Check which TiKV node instance Store 17416 belongs to.

It would be best to use Grafana to see if the various metrics of the cluster are normal.

| username: MartinTsang | Original post link

This store is at 3.88:21160, not in my cluster. My cluster’s TiKV only has:
3.131:20160
3.87:20160
3.88:20160

This 3.88:21160 was a temporary test on 3.88, a single-node TiDB cluster, which has already been removed.

| username: ffeenn | Original post link

This TiKV store hasn’t been properly cleared.

| username: xfworld | Original post link

Stop messing around in production, prioritize addressing the environmental issues…

| username: ffeenn | Original post link

:cold_face::cold_face::cold_face: Check the status of all TiKV stores using database queries or pd-cli. If any are abnormal, clean them up. Since this is a production environment, make sure to back up your data properly, either through cold backups or by using image snapshots if you’re on a virtual machine.
PD Control User Guide | PingCAP Documentation Center

| username: MartinTsang | Original post link

I can’t see those two strange nodes on the display. I just saw you mention monitoring, so I went to check and found out.

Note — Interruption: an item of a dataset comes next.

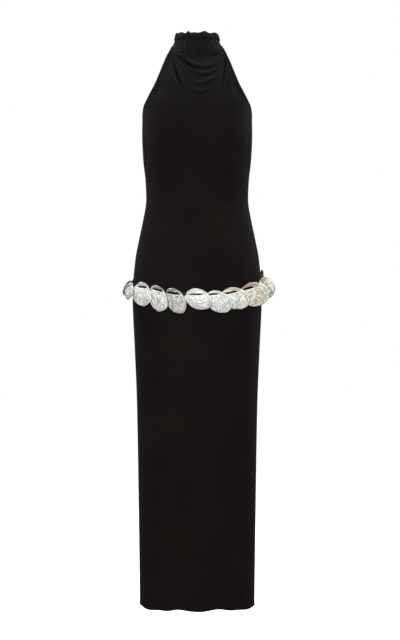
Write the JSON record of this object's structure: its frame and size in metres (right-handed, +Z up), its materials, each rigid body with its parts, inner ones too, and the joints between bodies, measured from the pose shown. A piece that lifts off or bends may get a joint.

| username: MartinTsang | Original post link

Thank you, I will take a look at the document you sent~

| username: MartinTsang | Original post link

However, they are not in the current cluster list. How can I delete those 2 problematic nodes? :joy:

| username: xfworld | Original post link

How did you handle the offline of these two nodes before?

Try using tiup’s cleanup capability.

| username: h5n1 | Original post link

The cluster you tested should also be using the production PD. First, refer to the following to clean up the invisible TiKV. The normal TiKV and the abnormal TiKV on 3.88 have the same port and IP, which may affect the operation.

You can try adding the 14000 TiDB server in .tiup/storage/cluster/clusters/{cluster-name}/meta.yaml and then try scaling in.

| username: MartinTsang | Original post link

Those two nodes were a temporary single-node TiDB deployed on 3.88, for example, cluster B, used for testing. I later destroyed the entire setup. However, through monitoring, I found that those two nodes were still left in the production cluster A.

| username: tidb狂热爱好者 | Original post link

Production and testing use the same subnet.

| username: WalterWj | Original post link

If the data volume is small, I recommend using Dumpling.

| username: MartinTsang | Original post link

Okay, I will study this document first, thank you.

| username: system | Original post link

This topic was automatically closed 60 days after the last reply. New replies are no longer allowed.